The GCC compiler doesn’t convert the C code directly into the assembly code. It uses a series of passes and intermediate languages. It’s first intermediate form is called Generic. From here it is reduced to Gimple, at which point a lot of the optimization is done. Only in the near to last step does it leave the realm of abstract and become assembler for the target platform.

While GCC does all this using an in-memory form, the clang compiler defines an actual byte-code. Typically this byte-code is, as happens in GCC, compiled to a program on the target platform. Clang is a front-end for LLVM which offers a way to store this binary and finish compilation at run-time via a JIT compiler. The LLVM intermediate language is promoted as a generic system, encouraging people to write their own languages using this abstract machine.

7 replies »

    • In a way they matter even more now. The environment is so rich that if you don’t fully appreciate what is happening you’re bound to miss some great opportunities for your project.

  1. Good one! I agree that while richness in design and development tools allow us to easily create stuff on computers, those who also understand the underlying fundamentals would always have an edge.

  2. Will you please explain this statement. “You can actually compile C to Java bytecode”. How is this possible?
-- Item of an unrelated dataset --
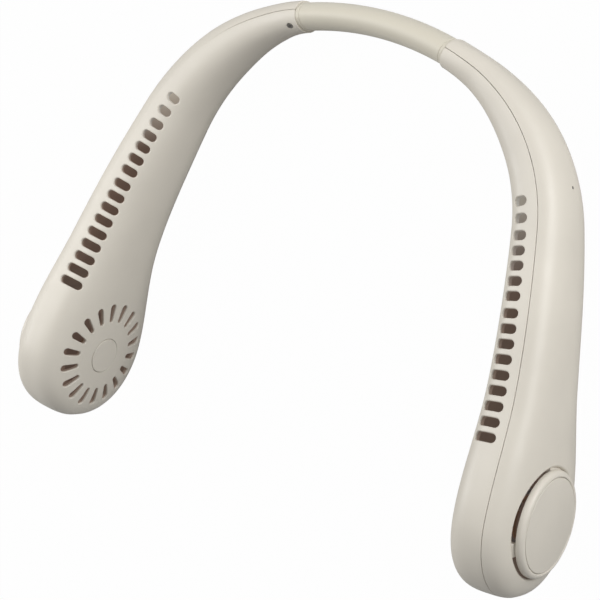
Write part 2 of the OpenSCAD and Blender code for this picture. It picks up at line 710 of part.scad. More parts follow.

    • The Java VM, though custom built for Java, is still a generic VM, it functions as a machine, just like x86 is also a machine. The purpose of languages is to abstract code from the underlying machine. The compiler is what translates from the language to the machine code.

      Now, not all features of C, or some other language, might be completely available, or efficient, on all target machines, but the general syntax is usually fine. The higher level the code stays the easier it is to have it ported across different machines. The more the code dependents on machine particulars the harder it is to port.